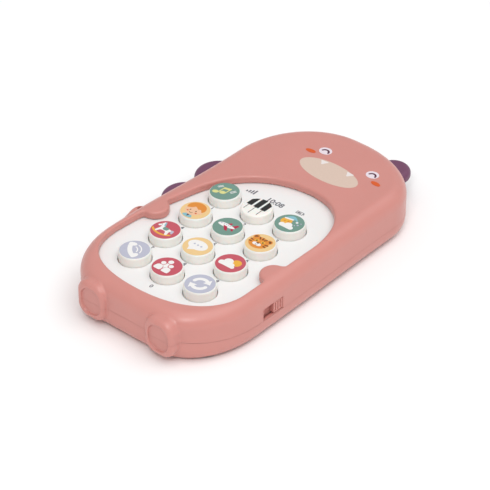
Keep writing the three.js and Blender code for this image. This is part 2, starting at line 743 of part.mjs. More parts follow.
const WIRE_RADIUS = 0.6;
const wireEnd = BOARD_BOTTOM + BOARD_THICK + GAP + WIRE_RADIUS;
for (const [name, x, color] of [['red', -13, '#b03030'], ['black', 13, '#202020']]) {
  const route = [
    [x, 26.8, 11.5], [x, 24.5, 13.2], [x * 0.9, 21.5, wireEnd + 0.4], [x * 0.8, 18.5, wireEnd],
  ];
  add(`battery_wire_${name}`, wire(route, WIRE_RADIUS), plastic(color));
}
const underBoard = BOARD_BOTTOM - GAP - WIRE_RADIUS;
for (const [name, shift, color] of [['red', 0, '#b03030'], ['black', 4, '#202020']]) {
  const y = SPEAKER_Y + 3 + shift;
  const route = [[9.2, y, 7.2], [12, y + 1, 7.6], [15, y + 3, 9], [17, y + 6, underBoard]];
  add(`speaker_wire_${name}`, wire(route, WIRE_RADIUS), plastic(color));
}

export default group;
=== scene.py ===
"""Looks of a toy telephone in the shape of a lying dinosaur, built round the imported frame."""
import math

import bpy
import numpy as np
from mathutils import Euler, Matrix, Vector


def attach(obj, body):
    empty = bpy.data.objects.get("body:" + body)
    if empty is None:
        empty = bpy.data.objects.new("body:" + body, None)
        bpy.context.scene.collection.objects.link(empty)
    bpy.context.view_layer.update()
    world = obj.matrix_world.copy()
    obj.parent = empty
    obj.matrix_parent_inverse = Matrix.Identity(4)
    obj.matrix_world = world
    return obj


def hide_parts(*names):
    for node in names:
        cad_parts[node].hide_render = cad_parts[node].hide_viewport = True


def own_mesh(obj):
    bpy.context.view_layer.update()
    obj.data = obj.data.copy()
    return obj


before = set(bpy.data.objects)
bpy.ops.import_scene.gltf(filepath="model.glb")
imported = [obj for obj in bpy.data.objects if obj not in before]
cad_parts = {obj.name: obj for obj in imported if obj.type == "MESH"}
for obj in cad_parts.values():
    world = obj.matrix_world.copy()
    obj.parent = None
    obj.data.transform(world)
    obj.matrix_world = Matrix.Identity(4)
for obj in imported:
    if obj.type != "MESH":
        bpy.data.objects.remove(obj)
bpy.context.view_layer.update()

# ------------ dimensions, in millimetres
MM = 0.001
GAP = 0.3
HALF_WIDTH = 43.5
HALF_LENGTH = 80.8
HEAD_RIGHT = 42.6
HEAD_LEFT = -40.4
HEAD_RIGHT_CORNER = (40.0, 29.5)
HEAD_LEFT_CORNER = (38.5, 42.5)
HEEL_CORNER = (26.0, 35.0)
SIDE_BEND = 42.0
BODY_TOP = 24.4
TOP_ROUND = 7.0
BOTTOM_ROUND = 7.0
WALL = 2.2
SEAM = 8.9
SEAM_RISE = 3.0
SEAM_RISE_START = -25.0
SEAM_GAP = 0.16
TONGUE = 1.6

KEY_PITCH = (19.0, 19.76)
KEY_GRID_Y = -24.5
KEY_RADIUS = 7.3
KEY_PLAY = 0.32
KEY_TOP = 24.7
KEY_FOOT = 16.4
KEY_EDGE = 0.85
PANEL_TOP = 20.4
PANEL_THICK = 2.0
PANEL_MARGIN = 1.4
BOARD_TOP = 12.6
PAWS = ((-35.6, -22.7), (37.2, -27.0))
PAW_RADIUS = 6.3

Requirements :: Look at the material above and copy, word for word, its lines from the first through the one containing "bpy.data.objects.remove(obj)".

Complete response ::
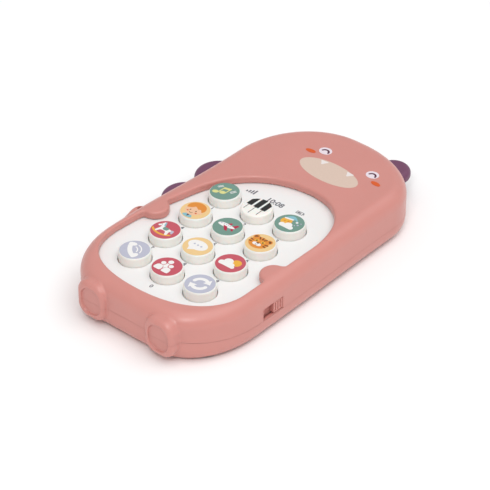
Keep writing the three.js and Blender code for this image. This is part 2, starting at line 743 of part.mjs. More parts follow.
const WIRE_RADIUS = 0.6;
const wireEnd = BOARD_BOTTOM + BOARD_THICK + GAP + WIRE_RADIUS;
for (const [name, x, color] of [['red', -13, '#b03030'], ['black', 13, '#202020']]) {
  const route = [
    [x, 26.8, 11.5], [x, 24.5, 13.2], [x * 0.9, 21.5, wireEnd + 0.4], [x * 0.8, 18.5, wireEnd],
  ];
  add(`battery_wire_${name}`, wire(route, WIRE_RADIUS), plastic(color));
}
const underBoard = BOARD_BOTTOM - GAP - WIRE_RADIUS;
for (const [name, shift, color] of [['red', 0, '#b03030'], ['black', 4, '#202020']]) {
  const y = SPEAKER_Y + 3 + shift;
  const route = [[9.2, y, 7.2], [12, y + 1, 7.6], [15, y + 3, 9], [17, y + 6, underBoard]];
  add(`speaker_wire_${name}`, wire(route, WIRE_RADIUS), plastic(color));
}

export default group;
=== scene.py ===
"""Looks of a toy telephone in the shape of a lying dinosaur, built round the imported frame."""
import math

import bpy
import numpy as np
from mathutils import Euler, Matrix, Vector


def attach(obj, body):
    empty = bpy.data.objects.get("body:" + body)
    if empty is None:
        empty = bpy.data.objects.new("body:" + body, None)
        bpy.context.scene.collection.objects.link(empty)
    bpy.context.view_layer.update()
    world = obj.matrix_world.copy()
    obj.parent = empty
    obj.matrix_parent_inverse = Matrix.Identity(4)
    obj.matrix_world = world
    return obj


def hide_parts(*names):
    for node in names:
        cad_parts[node].hide_render = cad_parts[node].hide_viewport = True


def own_mesh(obj):
    bpy.context.view_layer.update()
    obj.data = obj.data.copy()
    return obj


before = set(bpy.data.objects)
bpy.ops.import_scene.gltf(filepath="model.glb")
imported = [obj for obj in bpy.data.objects if obj not in before]
cad_parts = {obj.name: obj for obj in imported if obj.type == "MESH"}
for obj in cad_parts.values():
    world = obj.matrix_world.copy()
    obj.parent = None
    obj.data.transform(world)
    obj.matrix_world = Matrix.Identity(4)
for obj in imported:
    if obj.type != "MESH":
        bpy.data.objects.remove(obj)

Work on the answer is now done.